Working in the greater Philadelphia area now for nearly 17 years has given me the opportunity to work with many of the large pharmaceutical companies located in this area. And one thing you learn quickly is how heavily regulated they are. Every aspect of R&D and manufacturing in a pharmaceutical company is subject to FDA regulations and to regular FDA inspections that can lead to citations and fines if violations are found: the dreaded FDA-483 citation.
The regulations are there for good reasons. Public health and human lives are clearly at stake. Data from lab work and from clinical trials must be collected in a way that minimizes human error and that is audited every step of the way to ensure no unscrupulous individuals have tampered with it. And the manufacturing process must be closely monitored and audited to ensure the purity of the medications.
Everything is Documented
This regulation comes with a great burden of effort. Everything is documented. There is a saying about the FDA: “If it wasn’t documented, it wasn’t done.” What has changed over the past 5-10 years (and is only trending further) is the reliance on IT to support both R&D and manufacturing processes, and now the dependence this creates on the network. If there are network and application issues, let alone outages, FDA violations are a near certainty, not to mention the risk to public health depending on what is affected.
- We have seen the rise of electronic lab notebooks that automate data collection in the lab, provide auditing of human access to the data, and have become an integral part of the lab process subject to FDA regulation and inspection. These applications automate what used to be tedious manual processes and they dramatically improve time to market – which is great except when something goes wrong with the application or network.
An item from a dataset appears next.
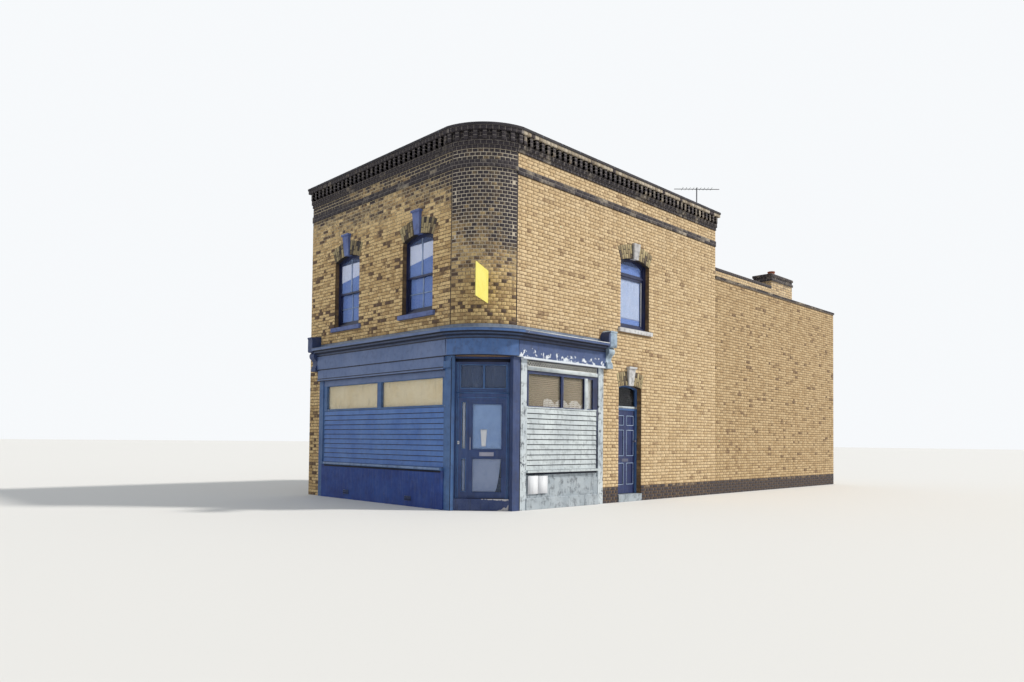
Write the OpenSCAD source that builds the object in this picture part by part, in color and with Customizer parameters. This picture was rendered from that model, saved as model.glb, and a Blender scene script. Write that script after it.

- Applications now drive the collection of clinical trial data and provide analysis and reporting of that data, some of which must be reported to the FDA on a regular scheduled basis, with consequences if that schedule is missed. Again, the applications automate what used to be tedious manual processes – which is great except when something goes wrong with the application or network! I’ve seen more than one IT war room related to issues with these applications.
- Applications have always driven manufacturing, be it with inventory and material resource planning. However, we are now seeing the IoT phenomenon on the rise providing real-time monitoring of components in the process, to reduce bad drug batches. Those refrigerators had better be at the correct temperature or you lose the batch! All of this is riding over wi-fi and the network now.
The more companies become dependent on these new application and network-based processes, the more they let go of the old manual processes, and the availability and performance of the network and applications becomes all the more critical. It’s not a “nice to have” anymore where people can get by if the application is down. Everything stops if the application is down.
Further, this dependence on IT creates the additional security concern of protecting the company’s intellectual property. There is a great deal more data now in digital (and therefore hackable) form. This circles back to careful auditing, along with the typical steps any company takes to secure their data.
All of this raises the importance of having a solid performance management and monitoring solution in place. Application and network issues are going to happen. Hackers are trying to get into your network. And you don’t want an application or network issue creating an opportunity for a hacker to get in. The key is resolving issues quickly without finger-pointing across the silos to ensure everything is operating as expected with no surprises. This can no longer be an afterthought. It must be part of the design. And with new SDN designs coming into play, now is a great time to review your strategy.
Finally, it is a bit trickier in the pharmaceutical realm because the performance management solution itself must pass muster with the FDA; that is, the solution must not itself create an FDA (or HIPAA) violation. And the biggest risk is with capturing raw (and complete) packet data that may contain Personally Identifiable Information (PII), particularly with clinical trials and/or patient data collected into Big Data/BI databases to support research. One need not look far to find solutions that fit the bill, but freeware won’t cut it anymore. The solution must be purpose-built and designed with regulatory compliance in mind. This is true now of many industries, but the pharmaceutical industry is a great example.